THE MANHATTAN PROJECT: The Second Most Expensive Weapons Project in U.S. History
Did you know that the Manhattan Project produced the first nuclear weapons in the world, and that the project cost nearly a whopping US$2 billion (equivalent to about $24 billion in 2021)?
The Manhattan Project was a research and development undertaking during World War II and was led by the United States in collaboration with the United Kingdom and with support from Canada. There was a Japanese nuclear weapon program, but it lacked the human, mineral, and financial resources of the Manhattan Project, and never made much progress towards developing an atomic bomb.
The discovery of nuclear fission in 1938 made the development of an atomic bomb a theoretical possibility. The Manhattan Project was thus conceived as a result of Albert Einstein’s knowledge of the atomic weapons being built by the Germans after which he sent a letter relaying this crucial information to Franklin Roosevelt, the then President of the United States in 1939. Fears that a German atomic bomb project would develop atomic weapons first, especially among scientists who were refugees from Nazi Germany and other fascist countries, were expressed in the Einstein–Szilard letter to Roosevelt.
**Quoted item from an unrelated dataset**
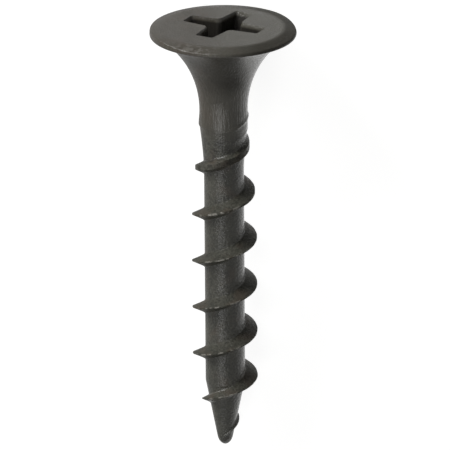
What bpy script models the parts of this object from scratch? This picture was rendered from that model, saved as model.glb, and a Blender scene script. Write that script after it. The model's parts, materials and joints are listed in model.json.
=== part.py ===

This prompted preliminary research in the US in late 1939. Progress was slow until the arrival of the British MAUD Committee report in late 1941, which indicated that only 5 to 10 kilograms of isotopically-pure uranium-235 were needed for a bomb instead of tons of natural uranium and a neutron moderator like heavy water.
Consequently, the work was accelerated, first as a pilot program, and finally in the agreement by Roosevelt to turn the work over the U.S. Army Corps of Engineers to construct the production facilities necessary to produce uranium-235 and plutonium-239. This work was consolidated within the newly-created Manhattan Engineer District, which became better known as the Manhattan Project, eventually under the direction of Major General Leslie R. Groves, Jr. of the U.S. Army Corps of Engineers from 1942 to 1946.
The nuclear physicist J. Robert Oppenheimer was appointed the director of the Los Alamos Laboratory in New Mexico that designed the bombs. The Army component was designated the Manhattan District, as its first headquarters were in Manhattan; the name gradually superseded the official codename, Development of Substitute Materials, for the entire project. The project absorbed its earlier British counterpart, Tube Alloys.
The Manhattan Project grew rapidly and employed nearly 130,000 people at its peak and cost nearly US$2 billion (equivalent to about $24 billion in 2021). Over 90 percent of the cost was for building factories and to produce fissile material, with less than 10 percent for development and production of the weapons. Research and production took place at more than 30 sites across the United States, the United Kingdom, and Canada.
The project led to the development of two types of atomic bombs, both developed concurrently, during the war: a gun-type fission weapon that used uranium-235, called Little Boy, and a more complex implosion-type nuclear weapon that used plutonium-239, called Fat Man. Three methods were employed for uranium enrichment: electromagnetic, gaseous and thermal. In parallel with the work on uranium was an effort to produce plutonium.
The project was also charged with gathering intelligence on the German nuclear weapon project. Through Operation Alsos, Manhattan Project personnel served in Europe, sometimes behind enemy lines, where they gathered nuclear materials and documents, and rounded up German scientists. Despite the Manhattan Project's tight security, Soviet atomic spies successfully penetrated the program.
The first nuclear device ever detonated was an implosion-type bomb during the Trinity test, conducted at New Mexico's Alamogordo Bombing and Gunnery Range on 16 July 1945. Little Boy and Fat Man bombs were used a month later in the atomic bombings of Hiroshima and Nagasaki, respectively, with Manhattan Project personnel serving as bomb assembly technicians and weaponeers on the attack aircraft.
In the immediate postwar years, the Manhattan Project conducted weapons testing at Bikini Atoll as part of Operation Crossroads, developed new weapons, promoted the development of the network of national laboratories, supported medical research into radiology and laid the foundations for the nuclear navy. It maintained control over American atomic weapons research and production until the formation of the United States Atomic Energy Commission (UNAEC) in January 1947.
A total of four weapons (the Trinity gadget, Little Boy, Fat Man, and an unused Fat Man bomb) were produced by the end of 1945, making the average cost per bomb around $500 million in 1945 dollars. By comparison, the project's total cost by the end of 1945 was about 90% of the total spent on the production of US small arms (not including ammunition) and 34% of the total spent on US tanks during the same period. Overall, it was the second most expensive weapons project undertaken by the United States in World War II, behind only the design and production of the Boeing B-29 Superfortress.